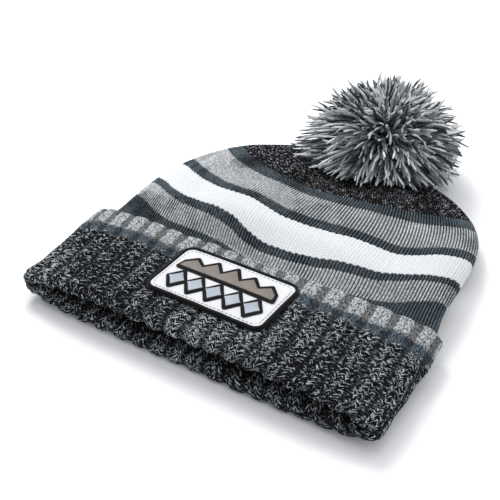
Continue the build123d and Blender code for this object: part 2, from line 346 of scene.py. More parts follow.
class Shader:
    """A Principled material with the few nodes that the textiles here need."""

    def __init__(self, name, roughness=0.95, sheen=0.0):
        self.material = bpy.data.materials.new(name)
        self.material.use_nodes = True
        self.tree = self.material.node_tree
        self.surface = self.tree.nodes["Principled BSDF"]
        self.surface.inputs["Roughness"].default_value = roughness
        self.surface.inputs["Sheen Weight"].default_value = sheen
        self.surface.inputs["Sheen Roughness"].default_value = 0.5
        self.surface.inputs["Specular IOR Level"].default_value = 0.12

    def node(self, kind, inputs=(), output=0, **settings):
        made = self.tree.nodes.new(kind)
        for key, value in settings.items():
            setattr(made, key, value)
        for key, value in dict(inputs).items():
            if hasattr(value, "socket"):
                self.tree.links.new(value.socket, made.inputs[key])
            else:
                made.inputs[key].default_value = value
        return Sum(self.tree, made.outputs[output])

    def place(self):
        return self.node("ShaderNodeTexCoord", output="Object")

    def knit_uv(self):
        uv = self.node("ShaderNodeUVMap", uv_map="knit")
        split = self.node("ShaderNodeSeparateXYZ", {"Vector": uv})
        return split, Sum(self.tree, split.socket.node.outputs[1])

    def vector(self, x, y, z=0.0):
        return self.node("ShaderNodeCombineXYZ", {"X": x, "Y": y, "Z": z})

    def noise(self, vector, scale, detail=2.0, roughness=0.5):
        return self.node(
            "ShaderNodeTexNoise",
            {"Vector": vector, "Scale": scale, "Detail": detail, "Roughness": roughness})

    def mix(self, factor, first, second):
        made = self.node("ShaderNodeMix", {0: factor}, data_type="RGBA")
        node = made.socket.node
        for key, value in ((6, first), (7, second)):
            if hasattr(value, "socket"):
                self.tree.links.new(value.socket, node.inputs[key])
            else:
                node.inputs[key].default_value = (*value, 1.0)
        return Sum(self.tree, node.outputs[2])

    def finish(self, colour, bump=None, strength=0.5, distance=0.0005):
        self.tree.links.new(colour.socket, self.surface.inputs["Base Color"])
        if bump is not None:
            made = self.node("ShaderNodeBump", {"Height": bump, "Strength": strength, "Distance": distance})
            self.tree.links.new(made.socket, self.surface.inputs["Normal"])
        return self.material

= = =

__Task instructions__
Begin with the first line of the listing and copy exactly through the line that contains "Principled material with", please, keeping both ends and leaving out everything after.

__Result of this task__
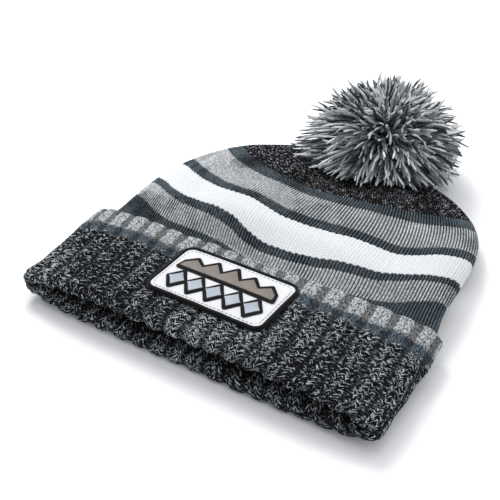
Continue the build123d and Blender code for this object: part 2, from line 346 of scene.py. More parts follow.
class Shader:
    """A Principled material with the few nodes that the textiles here need."""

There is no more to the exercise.